In the aftermath, in February 2023, Fiona was granted an acquittal for her final preliminary charge of perverting the course of justice, and instead, she was let off with a stern warning from the Attorney-General's Chambers. Fiona, along with Feng Riwen and Tan Jia Yan, were still incarcerated as of 2024.

==Disappearance and Interpol red notice==
Before the outcome of her appeal, Poh Yuan Nie was issued a court order to surrender herself in September 2022 to begin her four-year sentence. However, Poh failed to appear in court to surrender herself, and it was thus suspected that Poh had absconded.

On 23 November 2022, merely a day after the dismissal of her appeal, a warrant of arrest was issued for Poh, who was still missing. Poh's lawyer Peter Keith Fernando discharged himself on the same day when the warrant of arrest was issued. Investigations revealed that Poh had most likely fled Singapore, and hence in December 2022, the prosecution sought a warrant of arrest outside Singapore's jurisdiction in order to apprehend Poh. The authorities also confirmed that they would apply to Interpol for a red notice against Poh.

On 26 January 2023, Interpol officially issued a red notice for Poh's arrest, and the Singapore Police Force also publicly appealed for any crucial information to assist them in tracing her whereabouts.
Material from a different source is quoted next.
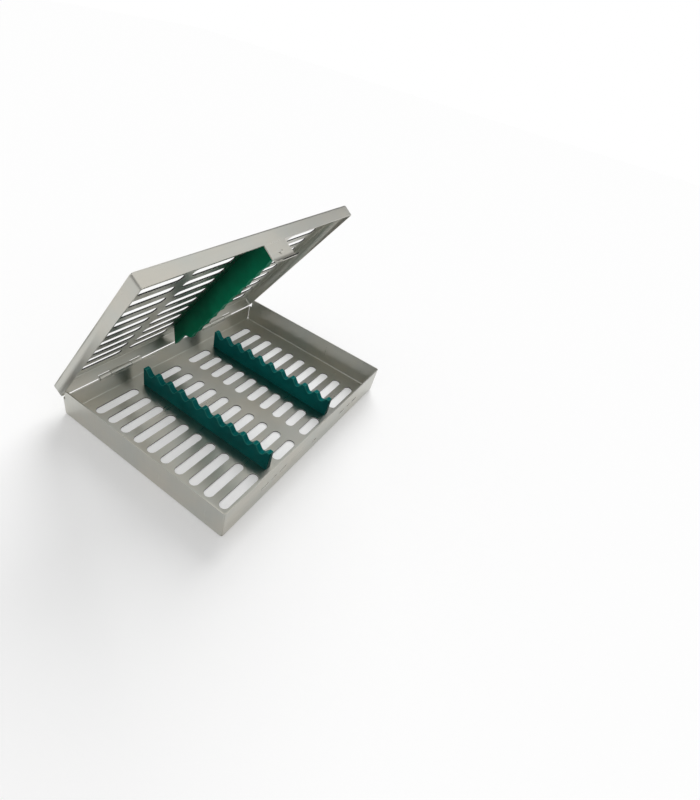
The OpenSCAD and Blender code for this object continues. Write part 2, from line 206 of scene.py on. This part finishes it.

The police also warned the public that anyone caught harbouring Poh would also face the full brunt of the law; the maximum punishment for harbouring a fugitive was five years' imprisonment and a fine under Singapore law.

In January 2025, it was revealed by the Parliament of Singapore that there were a total of 40 Singaporeans, including Poh, who were listed as fugitives on the Interpol Red Notice list. In total, 80 individuals linked to Singapore were on the list, and out of these individuals, Poh and four other Singaporeans (who were wanted for murder, robbery, kidnapping and cheating) were the only ones with their fugitive status made known to the general public.

As of 2025, Poh Yuan Nie remains on the run and she is still wanted by both Interpol and the Singaporean police. Her current whereabouts are not known.